For years, companies in the healthcare services and pharmaceuticals sector are the kind of stocks that investors will hold on to for long-term. But due to the pandemic, companies providing medical consumables like as the glove makers, are now surging into prominence as well.
Two of these companies with listings on the Singapore Exchange (SGX) have been especially eye-catching. Top Glove Corporation has been named category winner in returns to shareholders within this industry sector, while Riverstone Holdings came out tops for the weighted Return on Equity (ROE) category, and is also named the overall sector winner. Riverstone Holdings is also the second overall winner across all industry sectors for this year’s Billion Dollar Club.

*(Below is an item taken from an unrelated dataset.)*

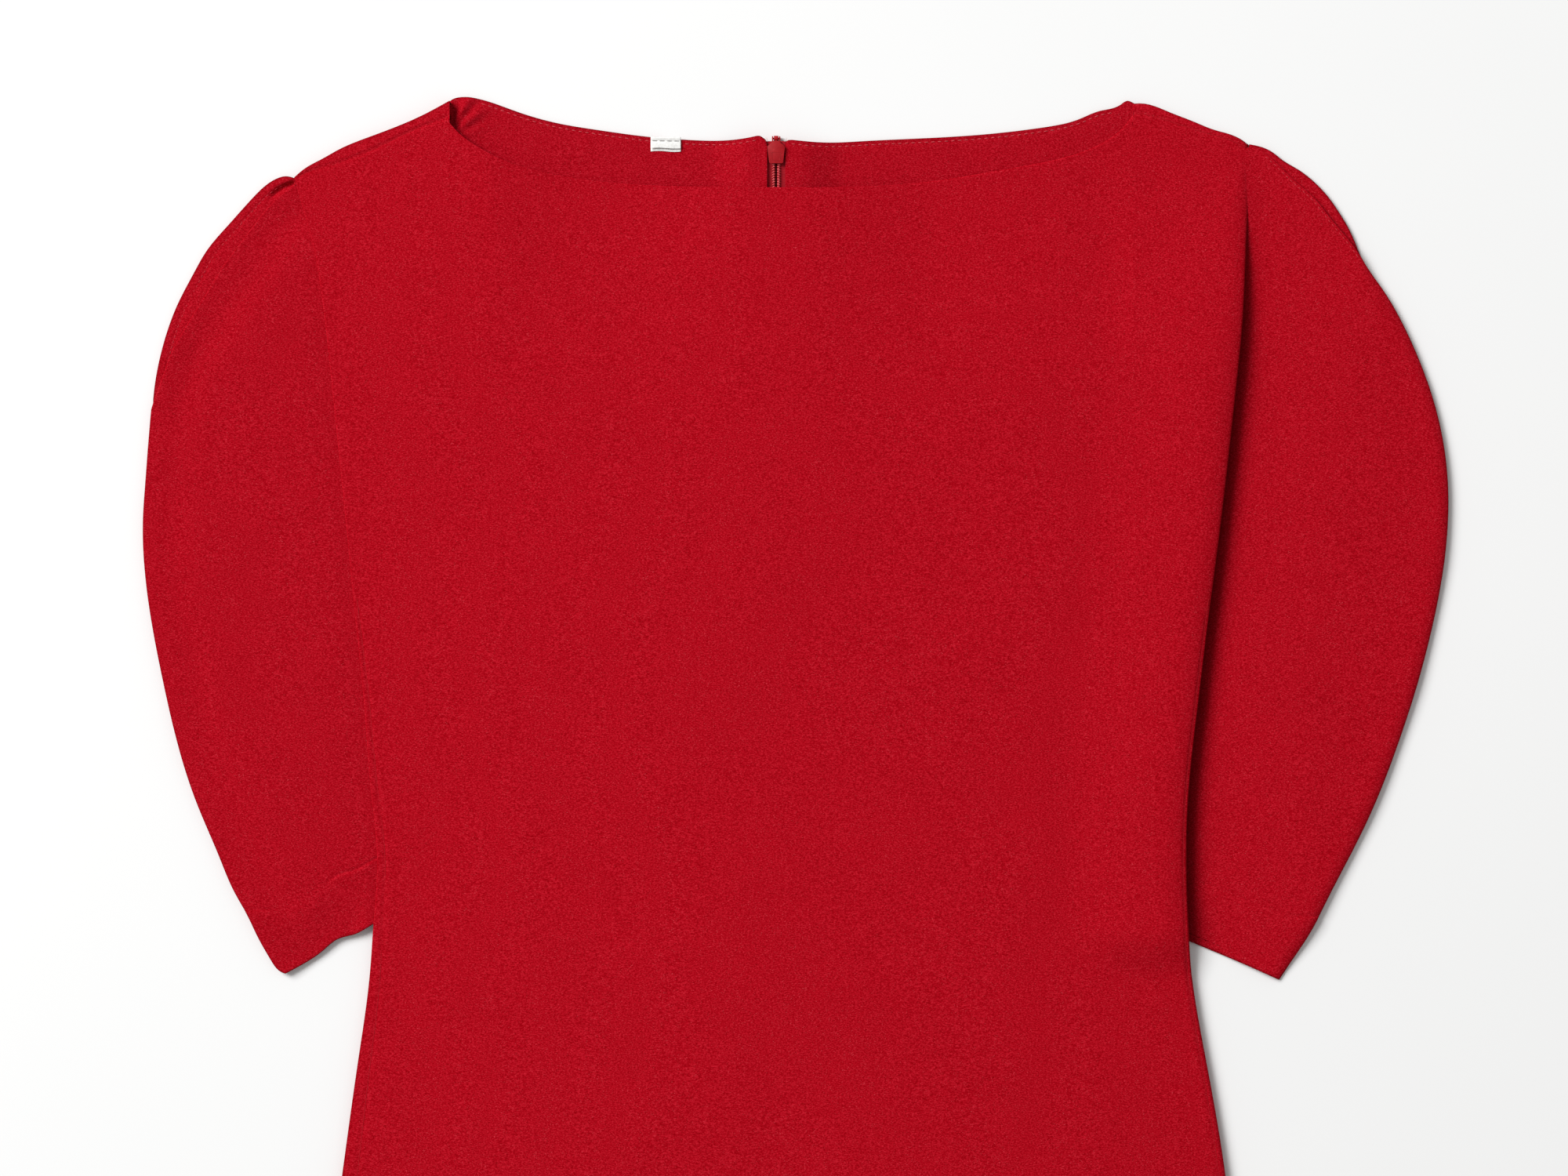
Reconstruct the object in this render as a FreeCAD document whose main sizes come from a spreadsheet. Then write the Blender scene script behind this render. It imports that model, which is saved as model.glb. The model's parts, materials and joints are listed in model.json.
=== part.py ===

SEE: DBS downgrades Riverstone Holdings to ‘hold’, other analysts still positive
Riverstone Holdings was set up as Riverstone Resources back in 1989, and under executive chairman Wong Teek Son, the company has grown to be one of the leading manufacturers of cleanroom and medical industry. It has plants in Malaysia, Thailand and China. It makes a variety of products ranging from top of the line healthcare gloves, nitrile gloves, finger cots, face masks to packaging bags.
Besides the healthcare industry, the gloves it makes are used by operators in clean rooms of the hard disk and semiconductor industries. More than 85% of its output is exported to customers in other parts of Asia, Europe and the American region. Its weighted ROE in the evaluation period was 18.8 times, which places it among one of the higher-scoring companies.
Top Glove, in many ways, is similar to Riverstone. It was founded in Malaysia too but has since grown from being a local enterprise
to a multinational set-up. The company was founded in 1991 by Tan Sri Dr Lim Wee Chai and has since expanded and set up manu-
facturing facilities in Thailand, Vietnam and China, with some 21,000 people on its payroll. It sells to more than 2,000 customers in 195 countries and claims to have a 26% market share globally for rubber gloves. It was first listed on Bursa in 2001 and had a subsequent listing on the SGX in 2016. Thanks to the surge in its share price in early 2020, Top Glove has been rated sector winner in terms of returns to shareholders. From a share price hovering at just below 30 cents for the better part of the evaluation period, Top Glove’s share price started surging early this year to $1.76 as at June 30, the cut-off date to measure this year’s Billion Dollar Club winners. Since then, Top Glove shares have continued climbing to an intra-day high of more than $3 on certain days.
Haw Par Corporation, which sells the Tiger Balm household brand of medical ointment, has been rated sector winner in terms of growth in profit after tax. In FY2016, it recorded earnings of $125 million, which dipped slightly to $122.5 million for FY2017 before jumping to $179.1 million and $182.2 million for FY2018 and FY2019 respectively, which translates into a CAGR of 13.4% over
the evaluation period.
The company is one of the more famous business brands in Singapore and has been listed on the SGX since 1969. The brand is best known for its Tiger Balm topical analgesic brand, with products sold in more than 100 countries. Besides the consumer healthcare business, Haw Par also has interests in the leisure business and holds significant investments in securities and properties, such as its holdings related to the business empire led by Wee Cho Yaw’s family.